Tra i comparti più a rischio di finire nel mirino dei criminali informatici l’energia si ritaglia un ruolo di primo piano: la filiera elettrica è infatti al centro di una vera e propria “trasformazione digitale” (dalla diffusione delle fonti rinnovabili alla alla generazione distribuita, fino alla diffusione massiccia delle nuove tecnologie digitali), che nella fase di transizione mette l’intero settore a rischio di attacchi informatici: un’eventualità alla quale i grandi player del settore si stanno attrezzando innalzando le difese e pensando a strategie di contrasto degli hacker, mentre gli operatori più piccoli sono molto meno sensibili. E’ quanto emerge dai dati del primo report italiano sull’Energy Cybersecurity redatto dall’Energy & Strategy Group della School of Management del Politecnico di Milano.
La potenza installata da fonti rinnovabili, recita la ricerca, ha raggiunto nel 2017 in Italia i 53 GW, e dovrebbe salire al 60% entro il 2030 (184 TWh). Questo aumento, secondo il gruppo di lavoro che ha redatto la ricerca, e che si propone come un osservatorio sulla cybersecurity in ambito energetico focalizzato sulla sicurezza industriale, comporterà un vertiginoso incremento del numero di impianti di generazione, come parchi fotovoltaici o eolici, con il conseguente ingresso nel settore di operatori che in genere hanno scarsa esperienza e ridotta conoscenza dei rischi di natura cyber.

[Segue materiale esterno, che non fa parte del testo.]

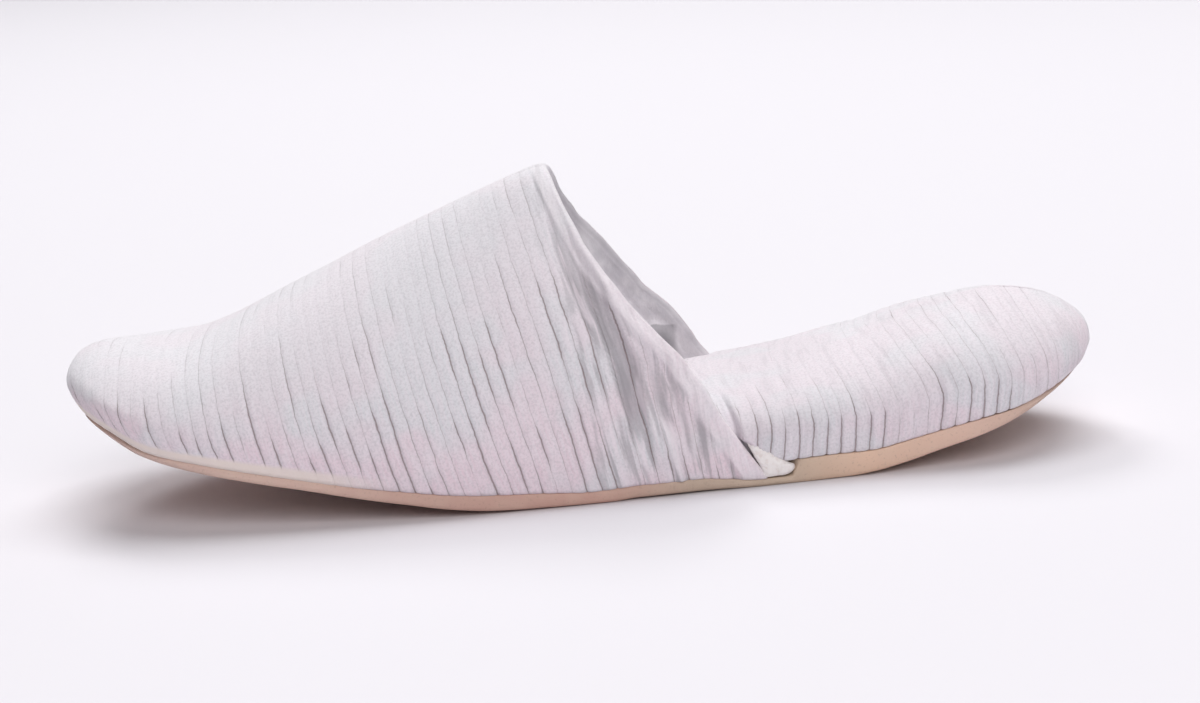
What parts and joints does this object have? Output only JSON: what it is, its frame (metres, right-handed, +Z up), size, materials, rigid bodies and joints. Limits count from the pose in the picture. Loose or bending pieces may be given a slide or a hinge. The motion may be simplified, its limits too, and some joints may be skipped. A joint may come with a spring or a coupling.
{
  "type": "slipper",
  "caption": "Closed-toe mule house slipper in ribbed fabric with a deep open back, a thick padded footbed and a thin flexible tan sole.",
  "frame": {"origin": "on the floor, under the middle of the slipper's box", "axes": "+X from the toe to the heel, +Y across to the wearer's right, +Z up from the floor"},
  "size_m": [0.2646, 0.0918, 0.079],
  "materials": {
    "sole": "matt tan foam rubber, bare on its edge",
    "ribbed_fabric": "soft off-white corded velour over thin foam",
    "footbed_fabric": "soft off-white corded velour over a foam pad",
    "felt": "cream felt"
  },
  "bodies": {
    "root": {"outsole": "sole", "upper": "ribbed_fabric", "footbed": "footbed_fabric", "hem_end_left": "felt", "hem_end_right": "felt"}
  },
  "joints": []
}
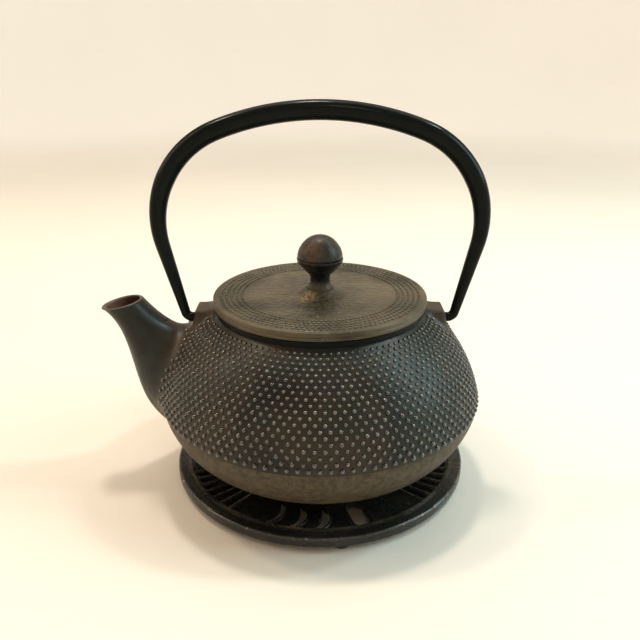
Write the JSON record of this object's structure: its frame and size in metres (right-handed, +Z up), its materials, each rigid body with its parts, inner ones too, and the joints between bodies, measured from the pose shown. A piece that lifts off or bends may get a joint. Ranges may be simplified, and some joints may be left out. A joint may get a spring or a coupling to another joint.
{
  "type": "cast iron teapot",
  "caption": "Squat cast iron teapot with studded dome, bail handle, flat lid with ball knob, drop-in infuser and round openwork trivet.",
  "frame": {"origin": "on the table, under the pot's axis, level with the underside of the trivet's feet", "axes": "+Z up along the pot's axis, the spout points along -X, the bail's hinge axis lies along X"},
  "size_m": [0.1856, 0.159, 0.184],
  "materials": {
    "pot_iron": "satin near-black cast iron with a sand-cast grain",
    "lid_iron": "brown-grey worn cast iron",
    "knob_iron": "glossy black lacquered iron, rubbed brown on top",
    "trivet_iron": "semi-gloss black cast iron, worn bright on its edges",
    "handle_lacquer": "gloss black lacquer on bent steel tube",
    "foot_rubber": "matte black rubber",
    "infuser_steel": "pressed stainless steel",
    "infuser_mesh": "fine woven stainless mesh"
  },
  "bodies": {
    "trivet": {"trivet_plate": "trivet_iron", "trivet_foot_front": "foot_rubber", "trivet_foot_right": "foot_rubber", "trivet_foot_left": "foot_rubber"},
    "pot": {"pot_body": "pot_iron"},
    "bail": {"handle": "handle_lacquer"},
    "infuser": {"infuser_rim": "infuser_steel", "infuser_wall": "infuser_mesh", "infuser_floor": "infuser_mesh", "infuser_band": "infuser_steel"},
    "lid": {"lid_plate": "lid_iron", "knob_washer": "infuser_steel"},
    "knob": {"lid_knob": "knob_iron"}
  },
  "joints": [
    {"name": "pot_lift", "type": "slide", "parent": "trivet", "child": "pot", "axis": [0, 0, 1], "range_m": [0, 0.06]},
    {"name": "handle_swing", "type": "hinge", "parent": "pot", "child": "bail", "pos_m": [0, 0, 0.0822], "axis": [1, 0, 0], "range_deg": [-115, 115]},
    {"name": "infuser_lift", "type": "slide", "parent": "pot", "child": "infuser", "axis": [0, 0, 1], "range_m": [0, 0.045]},
    {"name": "lid_lift", "type": "slide", "parent": "infuser", "child": "lid", "axis": [0, 0, 1], "range_m": [0, 0.045]},
    {"name": "knob_spin", "type": "hinge", "parent": "lid", "child": "knob", "pos_m": [0, 0, 0.0975], "axis": [0, 0, 1], "continuous": true}
  ]
}
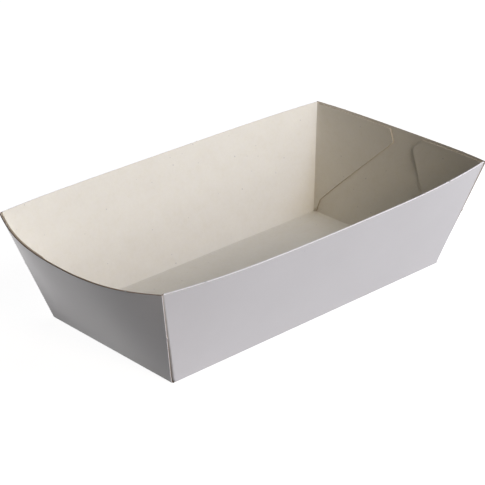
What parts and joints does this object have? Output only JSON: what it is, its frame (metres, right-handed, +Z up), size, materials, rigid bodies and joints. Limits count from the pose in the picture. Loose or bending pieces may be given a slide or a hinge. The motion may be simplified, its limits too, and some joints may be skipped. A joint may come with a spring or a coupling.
{
  "type": "paper food tray",
  "caption": "Open oblong paperboard tray for takeaway food, folded from one blank, with flared bowed walls and glued end flaps.",
  "frame": {"origin": "centre of the underside of the base", "axes": "+X along the tray's length, +Y across it, +Z up out of the open top"},
  "size_m": [0.194, 0.1107, 0.0473],
  "materials": {
    "board": "white satin coating outside, uncoated grey-cream recycled board inside"
  },
  "bodies": {
    "root": {"tray": "board"}
  },
  "joints": []
}
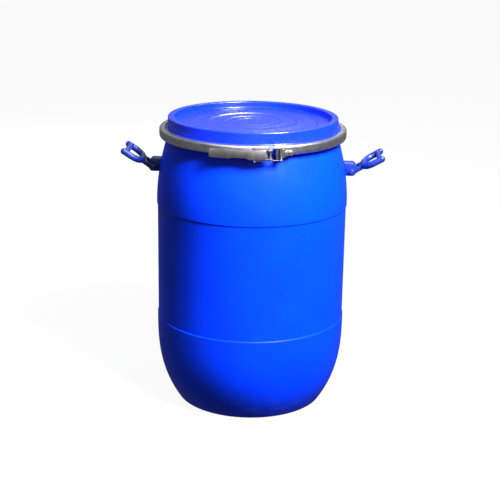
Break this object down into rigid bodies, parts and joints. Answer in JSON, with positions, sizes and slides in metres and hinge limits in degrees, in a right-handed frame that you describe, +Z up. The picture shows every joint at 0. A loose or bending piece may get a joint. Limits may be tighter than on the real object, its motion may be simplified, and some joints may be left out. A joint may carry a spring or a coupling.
{
  "type": "plastic open head drum",
  "caption": "Round-shouldered plastic open head drum with a recessed overcap lid, split steel locking ring with a toggle lever, and two hinged side handles.",
  "frame": {"origin": "centre of the flat base, on the floor", "axes": "+Z up along the drum's axis, -Y towards the latch, +X towards the right handle"},
  "size_m": [0.5353, 0.3988, 0.599],
  "materials": {
    "body_plastic": "blow-moulded blue polyethylene, satin",
    "lid_plastic": "injection-moulded royal blue polyethylene, semi-gloss",
    "handle_plastic": "injection-moulded dark blue polyethylene, semi-gloss",
    "gasket_rubber": "black foam rubber",
    "ring_steel": "galvanised rolled steel strip",
    "latch_steel": "galvanised pressed steel"
  },
  "bodies": {
    "drum": {"drum_body": "body_plastic", "handle_lug_left": "handle_plastic", "handle_lug_right": "handle_plastic", "handle_pin_left": "handle_plastic", "handle_pin_right": "handle_plastic"},
    "lid": {"lid": "lid_plastic", "lid_gasket": "gasket_rubber"},
    "ring": {"locking_ring": "ring_steel", "latch_base": "latch_steel", "latch_base_rivet_1": "latch_steel", "latch_base_rivet_2": "latch_steel", "lever_pin": "latch_steel", "keeper": "latch_steel", "keeper_rivet_1": "latch_steel", "keeper_rivet_2": "latch_steel"},
    "lever": {"latch_lever": "latch_steel", "link_pin": "latch_steel"},
    "link": {"latch_link": "latch_steel"},
    "handle_l": {"handle_left": "handle_plastic"},
    "handle_r": {"handle_right": "handle_plastic"}
  },
  "joints": [
    {"name": "lid_lift", "type": "slide", "parent": "drum", "child": "lid", "axis": [0, 0, 1], "range_m": [0, 0.25]},
    {"name": "ring_lift", "type": "slide", "parent": "lid", "child": "ring", "axis": [0, 0, 1], "range_m": [0, 0.08], "deforming": ["locking_ring"]},
    {"name": "lever_swing", "type": "hinge", "parent": "ring", "child": "lever", "pos_m": [0.04176, -0.19314, 0.5625], "axis": [0, 0, 1], "range_deg": [0, 120]},
    {"name": "link_swing", "type": "hinge", "parent": "lever", "child": "link", "pos_m": [0.01137, -0.19727, 0.5625], "axis": [0, 0, 1], "range_deg": [-135, 0]},
    {"name": "handle_left_swing", "type": "hinge", "parent": "drum", "child": "handle_l", "pos_m": [-0.20401, 0, 0.49], "axis": [0, 1, 0], "range_deg": [-123, 57]},
    {"name": "handle_right_swing", "type": "hinge", "parent": "drum", "child": "handle_r", "pos_m": [0.20401, 0, 0.49], "axis": [0, -1, 0], "range_deg": [-120, 60]}
  ],
  "couplings": [
    {"joint": "link_swing", "follows": "lever_swing", "ratio": -1.1}
  ]
}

“Quello che emerge dall’analisi – commenta Paolo Maccarrone, responsabile scientifico dell’Osservatorio – è uno scenario in evoluzione, caratterizzato da notevoli differenze: se i grandi operatori sembrano essere molto più strutturati e spesso direttamente coinvolti nei vari gruppi di lavoro nazionali e internazionali, i piccoli dimostrano invece una sensibilità piuttosto limitata, così come vi è ancora scarsa consapevolezza dei rischi da parte degli end-user industriali, sia in veste di puri consumatori che in qualità di prosumer. Ciò desta qualche preoccupazione – continua Maccarrone – soprattutto alla luce degli sviluppi disegnati dalla Sen, che prevede un ulteriore incremento del peso delle fonti rinnovabili e una transizione sempre più marcata verso la generazione distribuita, nonché una crescente diffusione delle tecnologie digitali a tutti gli stadi della filiera”.
Tutte le nuove potenzialità abilitate dalle tecnologie digitali nel campo dell’elettricità, dalle smart grid agli strumenti di ottimizzazione della produzione e per la manutenzione preventiva, fino al ruolo degli utenti finali per contenere i consumi, implicano una crescente interconnessione e integrazione nelle reti Ict delle centrali, degli impianti e degli apparati utilizzati ai vari stadi della filiera, il che li espone a minacce simili a quelle dirette ai sistemi informativi e alle reti aziendali. “Con la differenza non irrilevante – spiega l’osservatorio – che nel caso di attacchi cyber ad asset industriali i rischi possono essere ben più elevati, in quanto si può giungere alla temporanea indisponibilità o al danneggiamento di una delle infrastrutture critiche del Paese”.
Le contromisure sono sia di natura tecnologica sia di natura organizzativa: e vanno legate a un adeguato sistema di governance della cybersecurity in ambito industriale, in un campo in cui “le istituzioni possono non solo imporre misure o standard di sicurezza – si legge nella nota dell’osservatorio – ma anche prevedere opportuni meccanismi di coordinamento e cooperazione a livello nazionale e internazionale”.
Lo studio dell’E&S Group ha realizzato anche delle simulazioni per verificare il rischio “di sistema”, la possibilità cioè di mettere in crisi la stabilità della rete elettrica nazionale o di costringere a sostenere extra-costi significativi per il ribilanciamento tra domanda e offerta. I risultati delle simulazioni – spiega l’osservatorio – evidenziano che gli extra-costi generati dal ricorso più frequente al Mercato dei servizi di distaccamento sono tutto sommato abbastanza contenuti nei vari scenari ipotizzati.
L’ultima parte del report si è focalizzata sugli end-user industriali, per valutare il livello di consapevolezza sui rischi legati all’operation technology: da un campione di 700 imprese di varie dimensioni e diversi settori è emerso che “Il tema è già molto sentito – spiega Maccarrone – o che la sua rilevanza crescerà notevolmente in futuro, ma in realtà appena la metà di essi svolge attività di risk analysis in modo sistematico. Ancor più significativo il dato sugli investimenti: solo il 23% dei rispondenti dichiara di avere investito nella cybersecurity OT”.